Saviez-vous qu’avant le déroulement de certaines manifestations populaires, les participants pratiquent toujours un rituel ? Cette cérémonie est un symbole lourd de signification
Dans un contexte quasi insurrectionnel, des mobilisations populaires s’intensifient en vue d’obtenir le départ du président de la République, Jovenel Moïse.
Avant le démarrage de la plupart des manifestations, un rituel est organisé. C’était le cas vendredi 27 septembre dernier, au Carrefour de l’aéroport. Un vèvè, diagramme rituel du vaudou, était tracé sur le sol avec de la farine de maïs. Ce vèvè annonçait les préparatifs du rituel, en prélude à la manifestation.
Une ancienne pratique
Les rituels dans les revendications populaires sont une tradition existant depuis la période coloniale. Selon l’ouvrage « Dynamique vaudou et droit de l’homme en Haïti », le vaudou fut un moyen efficace de cohésion et un instrument utile aux mains des esclaves luttant pour le renversement des structures inégalitaires, oppressives, dégradantes et inhumaines.
« Cette réalité se poursuit jusqu’à aujourd’hui, explique Nènèl, un hougan de Bel-Air. Les leaders politiques sollicitent le vaudou dans la conquête du pouvoir. Les leaders politiques de l’opposition l’utilisent en contre-pouvoir pour la destitution d’un pouvoir à travers les mobilisations populaires ».
Une tradition au cœur des protestations
Par ailleurs, ces rituels sont aussi organisés avant le départ des bandes raras. « La cendre ou la farine de blé peuvent être utilisées », explique Manassé, un autre hougan de Bel-Air.
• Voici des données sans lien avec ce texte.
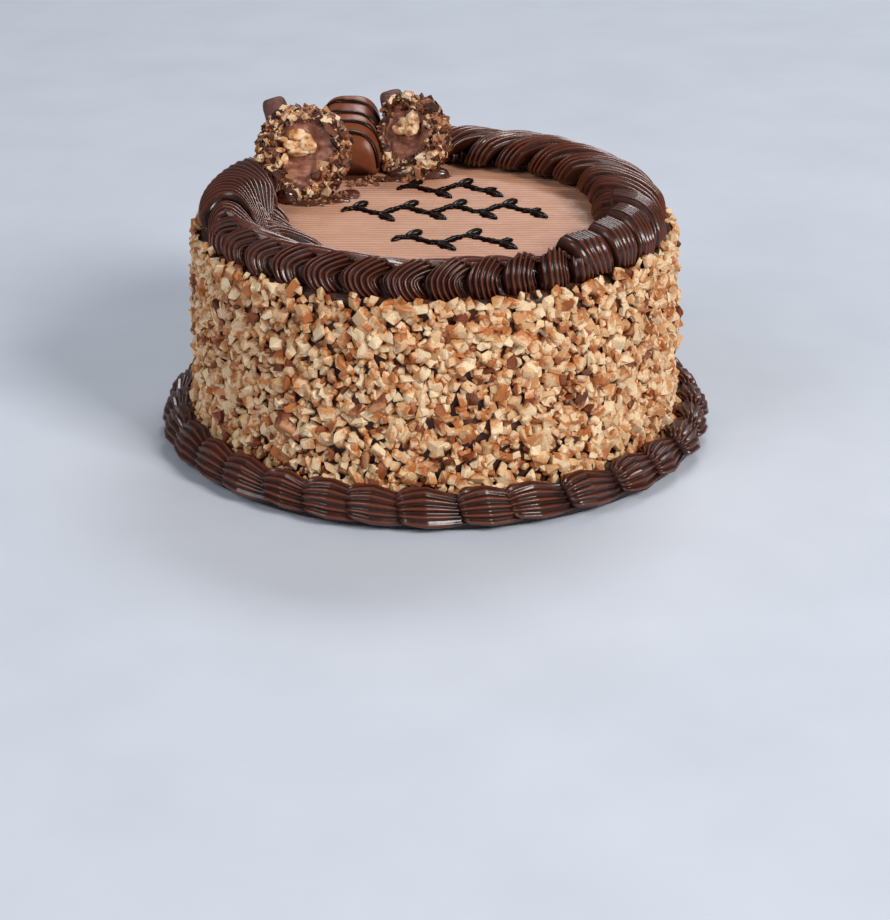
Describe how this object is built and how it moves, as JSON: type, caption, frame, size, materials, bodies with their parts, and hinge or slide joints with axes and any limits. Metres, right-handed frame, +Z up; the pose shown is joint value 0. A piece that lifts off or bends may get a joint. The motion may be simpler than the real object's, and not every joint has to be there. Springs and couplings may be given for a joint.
{
  "type": "chocolate hazelnut cake",
  "caption": "Small round layer cake with chopped hazelnuts on its side, piped chocolate borders, an icing top with piped vines, and cut pralines, a wafer bar and chocolate sticks on top.",
  "frame": {"origin": "middle of the flat base, on the surface that the cake stands on", "axes": "+Z up; -Y is the front, which the picture looks at; +X is to the right seen from the front"},
  "size_m": [0.1898, 0.1904, 0.1044],
  "materials": {
    "nut_coat": "chopped roasted hazelnuts pressed into milk chocolate icing",
    "milk_icing": "soft combed milk chocolate icing",
    "dark_piping": "glossy ridged piped chocolate icing",
    "praline_crust": "crisp wafer and chopped nuts in milk chocolate",
    "praline_cream": "smooth hazelnut chocolate cream",
    "nut_kernel": "cut roasted hazelnut",
    "milk_chocolate": "glossy milk chocolate with dark drizzle",
    "stick_chocolate": "rolled chocolate with a fine dusty bloom",
    "ganache": "shiny set ganache"
  },
  "bodies": {
    "root": {"cake_body": "nut_coat", "top_icing": "milk_icing", "top_border": "dark_piping", "bottom_border": "dark_piping", "praline_crust_left": "praline_crust", "praline_cream_left": "praline_cream", "praline_kernel_left": "nut_kernel", "praline_crust_right": "praline_crust", "praline_cream_right": "praline_cream", "praline_kernel_right": "nut_kernel", "wafer_bar": "milk_chocolate", "stick_left": "stick_chocolate", "stick_right": "stick_chocolate", "ganache_dab": "ganache", "ganache_bed": "ganache"}
  },
  "joints": []
}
Parmi les éléments requis dans la préparation du rituel, le prêtre vaudou cite le bois de pin, le sirop de canne, les œufs, le clairin, un animal et sept bon poud dont Manassé ne veut pas dévoiler les noms. « Certaines préparations se font dans mon hounfò (temple du vaudou) », précise-t-il.
Les rituels revêtent des formes d’une extraordinaire variété : rites cultuels, rites de passage, rituels liés à la naissance, au mariage et aux funérailles, entre autres. Lorsqu’il s’agit d’une grande mobilisation populaire, Manassé explique qu’il s’agit avant tout d’un rite de passage.
Les carrefours
Les carrefours représentent des lieux par excellence de la préparation de ces rituels. « Ils symbolisent le pont entre le royaume des esprits et la réalité dite ordinaire, entre le visible et l’invisible », dit Manassé.
Avant une mobilisation populaire, lorsqu’un rituel est organisé à un carrefour ayant quatre branches, les quatre forces de la nature (eau, air, feu, terre) sont interpellées tout au cours de son déroulement.
Un rite de passage et de protection
« Les rituels organisés sont avant tout consacrés à Legba », dit l’hougan Nènèl.
Legba est le loa de la croisée des chemins. Le loa qui protège les habitations, les routes et les carrefours. C’est lui qui ouvre les portes et qui indique la direction à suivre. Nènèl le présente comme étant celui qui détient les clefs de passage entre l’univers visible et invisible, entre le monde des humains et celui des divinités.
« Divers autres esprits peuvent être interpellés durant ce court rituel. Cela dépend de l’objectif ou de la cause des revendications », renchérit Nènèl.
Certains esprits interpellés demandent un pacte pour la protection de la manifestation. Ce qui peut engendrer des sacrifices. « Le pigeon ou la poule sont les deux animaux souvent utilisés, dit Manassé. Ils peuvent être brûlés vifs ou le pigeon peut être relâché. À travers son envol, on retrouve le passage et la force de ses ailes ».